▶ [Requirements]: Print all of the data exactly.

-- begin --

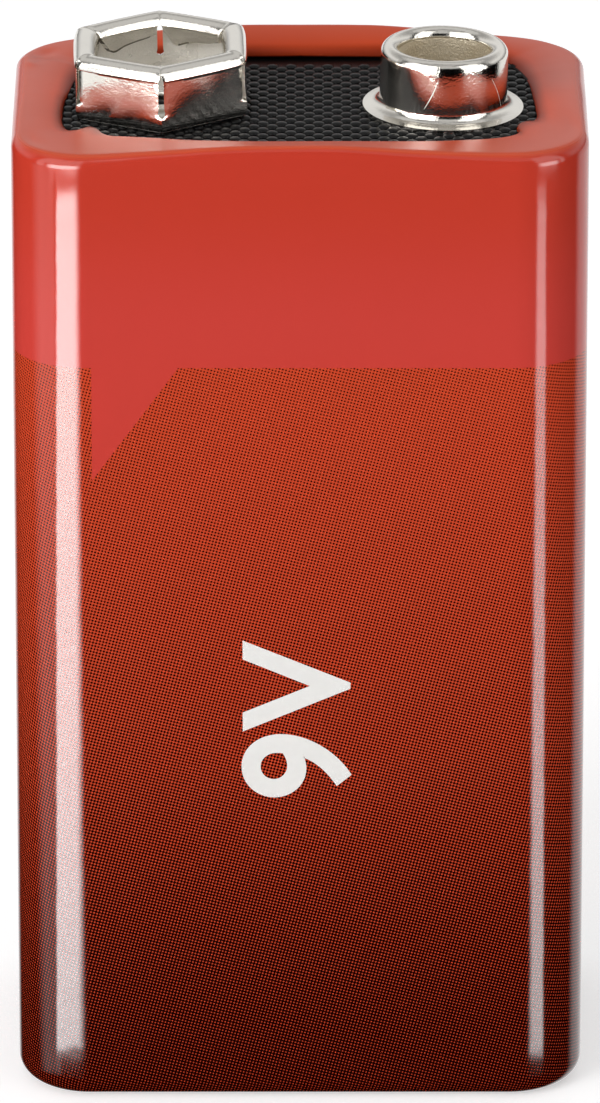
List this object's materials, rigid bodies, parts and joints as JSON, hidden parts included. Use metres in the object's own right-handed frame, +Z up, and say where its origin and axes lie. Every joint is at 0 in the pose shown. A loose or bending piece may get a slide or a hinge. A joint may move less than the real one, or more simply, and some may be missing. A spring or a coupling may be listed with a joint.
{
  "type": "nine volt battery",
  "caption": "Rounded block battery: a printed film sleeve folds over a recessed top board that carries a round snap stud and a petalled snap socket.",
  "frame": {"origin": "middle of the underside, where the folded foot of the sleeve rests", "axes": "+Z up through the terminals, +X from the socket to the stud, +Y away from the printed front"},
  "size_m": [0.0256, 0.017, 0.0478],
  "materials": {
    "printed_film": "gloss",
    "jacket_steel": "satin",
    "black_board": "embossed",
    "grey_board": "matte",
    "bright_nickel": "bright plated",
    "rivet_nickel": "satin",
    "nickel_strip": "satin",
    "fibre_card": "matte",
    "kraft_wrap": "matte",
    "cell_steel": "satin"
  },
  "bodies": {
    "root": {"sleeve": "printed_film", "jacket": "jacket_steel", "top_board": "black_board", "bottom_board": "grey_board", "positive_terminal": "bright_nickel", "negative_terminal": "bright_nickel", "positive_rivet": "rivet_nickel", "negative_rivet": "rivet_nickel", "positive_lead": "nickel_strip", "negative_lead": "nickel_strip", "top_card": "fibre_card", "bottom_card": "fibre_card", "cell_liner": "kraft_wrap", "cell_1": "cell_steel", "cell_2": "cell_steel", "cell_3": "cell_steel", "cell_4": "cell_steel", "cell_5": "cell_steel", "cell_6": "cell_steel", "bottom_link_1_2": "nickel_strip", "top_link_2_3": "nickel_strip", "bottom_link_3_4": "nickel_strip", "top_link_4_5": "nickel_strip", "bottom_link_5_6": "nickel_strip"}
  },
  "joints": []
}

-- end --

▶ [Solution for this problem]:
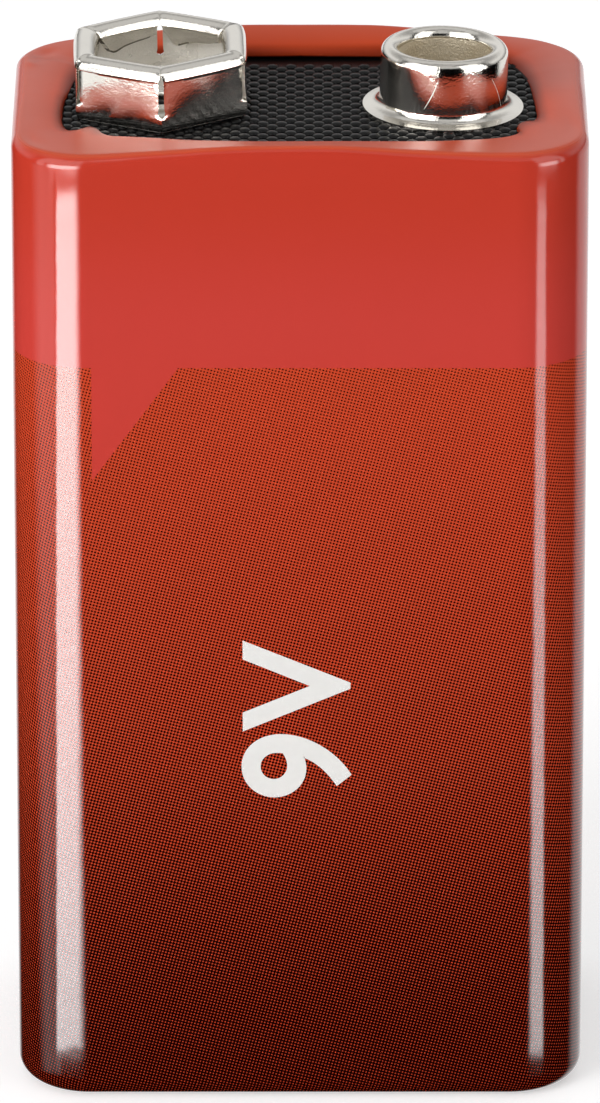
List this object's materials, rigid bodies, parts and joints as JSON, hidden parts included. Use metres in the object's own right-handed frame, +Z up, and say where its origin and axes lie. Every joint is at 0 in the pose shown. A loose or bending piece may get a slide or a hinge. A joint may move less than the real one, or more simply, and some may be missing. A spring or a coupling may be listed with a joint.
{
  "type": "nine volt battery",
  "caption": "Rounded block battery: a printed film sleeve folds over a recessed top board that carries a round snap stud and a petalled snap socket.",
  "frame": {"origin": "middle of the underside, where the folded foot of the sleeve rests", "axes": "+Z up through the terminals, +X from the socket to the stud, +Y away from the printed front"},
  "size_m": [0.0256, 0.017, 0.0478],
  "materials": {
    "printed_film": "gloss",
    "jacket_steel": "satin",
    "black_board": "embossed",
    "grey_board": "matte",
    "bright_nickel": "bright plated",
    "rivet_nickel": "satin",
    "nickel_strip": "satin",
    "fibre_card": "matte",
    "kraft_wrap": "matte",
    "cell_steel": "satin"
  },
  "bodies": {
    "root": {"sleeve": "printed_film", "jacket": "jacket_steel", "top_board": "black_board", "bottom_board": "grey_board", "positive_terminal": "bright_nickel", "negative_terminal": "bright_nickel", "positive_rivet": "rivet_nickel", "negative_rivet": "rivet_nickel", "positive_lead": "nickel_strip", "negative_lead": "nickel_strip", "top_card": "fibre_card", "bottom_card": "fibre_card", "cell_liner": "kraft_wrap", "cell_1": "cell_steel", "cell_2": "cell_steel", "cell_3": "cell_steel", "cell_4": "cell_steel", "cell_5": "cell_steel", "cell_6": "cell_steel", "bottom_link_1_2": "nickel_strip", "top_link_2_3": "nickel_strip", "bottom_link_3_4": "nickel_strip", "top_link_4_5": "nickel_strip", "bottom_link_5_6": "nickel_strip"}
  },
  "joints": []
}